The sound and production of the music has changed dramatically from past albums. This is expected as Behemoth have always stuck to the aim of never making the same album twice. The overall tonal feel of the sound is deeper, rawer and less digital. Production duties were handled by Wojtek and Slawek Wieslawscy and Daniel Bergstrand, the team has done a beautiful job bringing this monster to life. There’s a nice amount of melodic lead work from Nergal and Seth but overall there’s much less shredding then you'd expect, the first real solo isn't until the end of the third song. By spacing these moments out they've created a much more anticipation driven experience.

The mix is rich due to the help of additions including a brass section and three cellist which results in a more epic and diverse sound, the title track is a great example of this. As well as being immensely heavy this album also contains what is probably Behemoth's calmest recording 'In The Absence Ov Light'. The song starts off as a fast and brutal assault until Nergal brakes pace and delves into an acoustic/spoken word passage (an excerpt from Witold Gombrowicz's 'Slub') set against the saxophone work of Marcin Janek, showing how deep his musical talents can reach. The drums also deserve praise. Inferno has always been a fantastic drummer and here he shows he can expand his playing away from his usual technical death metal drumming style. These drums are loud and deep, they rumble, vibrate and really bring power to the songs, they can sound distant before they charge up and crush you, thanks given to Urban Nasvall for his fantastic drum tech work. Also the bass work here is brilliant. Bass is too often left down in the mix to be hardly present, but here it rules. This is definitely the best bass sound Behemoth have used to date. Instead of being only audible during the quite sections it is often the loudest element. It really feels part of the mix now and much like the drums it rumbles and in some parts seems to lead the compositions, as in the intro to 'Ora Pro Nobis Lucifer'.

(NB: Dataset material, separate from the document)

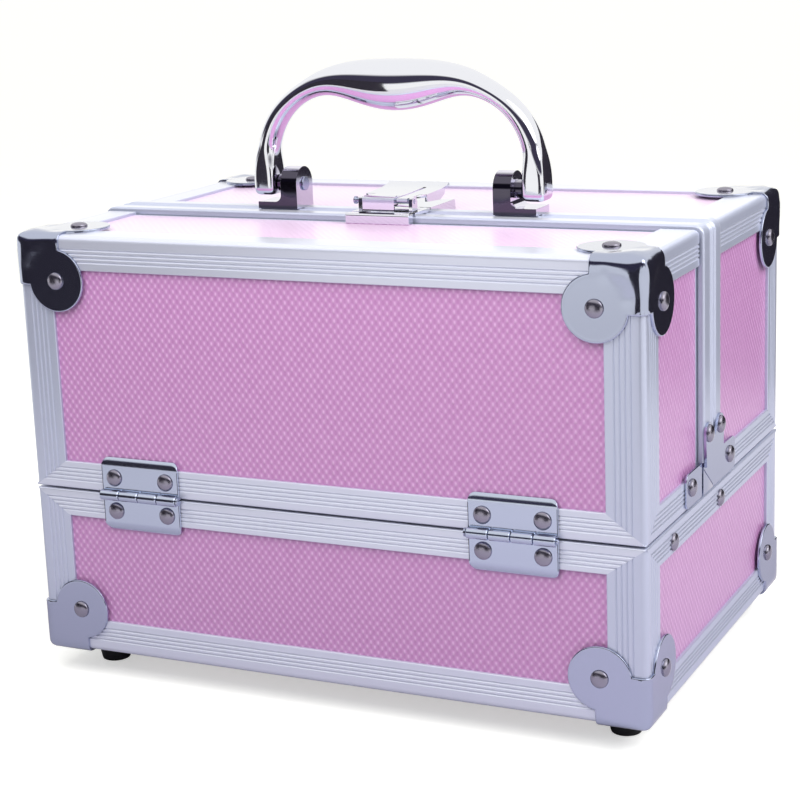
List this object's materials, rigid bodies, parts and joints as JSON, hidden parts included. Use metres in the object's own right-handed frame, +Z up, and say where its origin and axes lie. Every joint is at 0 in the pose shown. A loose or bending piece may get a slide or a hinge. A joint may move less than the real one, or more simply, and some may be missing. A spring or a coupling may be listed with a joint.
{
  "type": "makeup storage case",
  "caption": "Boxy makeup case with aluminium edging, round-lobed corner caps, front and rear folding lids, a lifting tray, a top latch and a swinging carry handle.",
  "frame": {"origin": "middle of the footprint, on the plane of the rubber feet", "axes": "+X to the right seen from the front hinges, +Y from the front lid to the rear lid, +Z up"},
  "size_m": [0.2474, 0.1714, 0.2266],
  "materials": {
    "aluminium_rails": "satin, fine grooves",
    "chrome_hardware": "polished",
    "chrome_handle": "polished",
    "pink_board": "embossed pink sheet over board",
    "lining_cloth": "black felt",
    "rubber_black": "matte",
    "tray_plastic": "black, fine grain",
    "steel_arms": "zinc plated",
    "mirror_glass": "silvered"
  },
  "bodies": {
    "base": {"base_corner_posts": "aluminium_rails", "base_bottom_rails_long": "aluminium_rails", "base_bottom_rails_short": "aluminium_rails", "base_top_rails_long": "aluminium_rails", "base_top_rails_short": "aluminium_rails", "base_long_boards": "pink_board", "base_short_boards": "pink_board", "base_floor_board": "pink_board", "base_lining": "lining_cloth", "base_corner_caps": "chrome_hardware", "base_rivets": "chrome_hardware", "hinge_base_leaves": "chrome_hardware", "hinge_pins": "chrome_hardware", "base_arm_rivets": "chrome_hardware", "rubber_feet": "rubber_black"},
    "front_lid": {"front_lid_top_rail": "aluminium_rails", "front_lid_side_top_rails": "aluminium_rails", "front_lid_bottom_rail": "aluminium_rails", "front_lid_side_bottom_rails": "aluminium_rails", "front_lid_corner_posts": "aluminium_rails", "front_lid_edge_trims": "aluminium_rails", "front_lid_wall_board": "pink_board", "front_lid_top_board": "pink_board", "front_lid_side_boards": "pink_board", "front_lid_lining": "lining_cloth", "front_lid_corner_caps": "chrome_hardware", "front_lid_rivets": "chrome_hardware", "front_hinge_lid_leaves": "chrome_hardware", "front_lid_wing_plates": "chrome_hardware", "latch_keeper": "chrome_hardware", "tray_link_pins": "chrome_hardware"},
    "rear_lid": {"rear_lid_top_rail": "aluminium_rails", "rear_lid_side_top_rails": "aluminium_rails", "rear_lid_bottom_rail": "aluminium_rails", "rear_lid_side_bottom_rails": "aluminium_rails", "rear_lid_corner_posts": "aluminium_rails", "rear_lid_centre_strip": "aluminium_rails", "rear_lid_wall_board": "pink_board", "rear_lid_top_board": "pink_board", "rear_lid_side_boards": "pink_board", "rear_lid_lining": "lining_cloth", "rear_lid_corner_caps": "chrome_hardware", "rear_lid_rivets": "chrome_hardware", "rear_hinge_lid_leaves": "chrome_hardware", "strip_foot_plates": "chrome_hardware", "handle_brackets": "chrome_hardware", "handle_pins": "chrome_hardware", "latch_base": "chrome_hardware", "latch_lever_pin": "chrome_hardware", "lid_mirror": "mirror_glass", "mirror_clips": "chrome_hardware"},
    "handle": {"carry_handle": "chrome_handle"},
    "lever": {"latch_lever": "chrome_hardware"},
    "front_arms": {"front_tray_arms": "steel_arms"},
    "rear_arms": {"rear_tray_arms": "steel_arms"},
    "tray": {"lift_tray": "tray_plastic", "tray_studs": "chrome_hardware"}
  },
  "joints": [
    {"name": "front_lid_hinge", "type": "hinge", "parent": "base", "child": "front_lid", "pos_m": [0, -0.0838, 0.0745], "axis": [1, 0, 0], "range_deg": [0, 95]},
    {"name": "rear_lid_hinge", "type": "hinge", "parent": "base", "child": "rear_lid", "pos_m": [0, 0.0838, 0.0745], "axis": [-1, 0, 0], "range_deg": [0, 100]},
    {"name": "handle_swing", "type": "hinge", "parent": "rear_lid", "child": "handle", "pos_m": [0, -0.00645, 0.1803], "axis": [1, 0, 0], "range_deg": [-88, 88]},
    {"name": "latch_lever_hinge", "type": "hinge", "parent": "rear_lid", "child": "lever", "pos_m": [0, -0.01885, 0.1764], "axis": [1, 0, 0], "range_deg": [0, 60]},
    {"name": "front_arm_pivot", "type": "hinge", "parent": "base", "child": "front_arms", "pos_m": [0, -0.05275, 0.0681], "axis": [1, 0, 0], "range_deg": [0, 95]},
    {"name": "rear_arm_pivot", "type": "hinge", "parent": "base", "child": "rear_arms", "pos_m": [0, 0.00225, 0.0681], "axis": [1, 0, 0], "range_deg": [0, 95]},
    {"name": "tray_pivot", "type": "hinge", "parent": "front_arms", "child": "tray", "pos_m": [0, -0.00556, 0.08463], "axis": [1, 0, 0], "range_deg": [-95, 0]}
  ],
  "couplings": [
    {"joint": "front_arm_pivot", "follows": "front_lid_hinge", "ratio": 1},
    {"joint": "rear_arm_pivot", "follows": "front_lid_hinge", "ratio": 1},
    {"joint": "tray_pivot", "follows": "front_lid_hinge", "ratio": -1}
  ]
}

I bought the special edition digipak version of the album which comes with a bonus DVD containing a live show (Live Barbarossa) and a making of documentary (The Satanist: Oblivion). Both of these are excellent standalone pieces so as extras they are a welcomed bonus. The live show is a good enough example of a Behemoth show and does feature some rare tracks as well as capturing Nergal using an unusually guttural and raspy vocal style. I was particularly impressed with 'Oblivion' which is more like a short film than a behind the scenes documentary. I’d highly recommend this version over the standard album. It does however have a downside, the album cover has been covered by a piece of reflective silver colored card board displaying the Behemoth and 'The Satanist' logos. This wasn’t bad until I realized it had been stuck over the original cover art by Denis Forkas which is a shame because he's a great artist. I assume the intended meaning is that you look at the album and see your own reflection thus, you are 'The Satanist', this is a cool idea but on the other hand I would have liked to see the original cover art used inside somewhere (it also collects fingerprints very easily). Another point to make about the layout is that the lyrics in the booklet have been written in a decorative text that looks like the scribblings of a mad man, it looks very artistic but makes it impossible to read the lyrics. This is a shame because both Nergal and Krzysztof Azarewicz are fantastic lyricist, for example; ''I cut loose the cord ov li(f)e / Depart celestial source /Rub mould in holy pages / Let woodworms eat the cross......Who shall crucify the last prophets / And have them wilt on splintered stems? / Who shall churn hells across the earth / and reascend to seat himself… / at the left hand ov Satan'' (taken from 'Messe Noire'). Or my personal favourite verse of the whole album; ''Like a day without the dawn / Like a ray void ov the sun / Like a storm that brings no calm / I'm most complete yet so undone'' (taken from 'O Father O Satan O Sun'). Of course you can find the lyrics easy enough online, but you shouldn’t have to.

The Satanist is a massive and fantastic work of death metal. It may shock some old Behemoth fans with its changes, I’ll admit that I was undecided when I first heard it, but I found that after each listen I loved it more and more. Give it room to grow and it will imbed itself in your brain. Personally I would say the best songs to check out are 'Ben Sahar' and 'O Father O Satan O Sun' which features verses taken from Alesister Crowley's 'Liber Samekh' in its lyrics and is definitely one of the best songs from any band I’ve heard in a long time. This album is proof that Behemoth are one of the most resilient, unstoppable and best metal bands out there. Check out this wonderful work and praise the mighty Behemoth!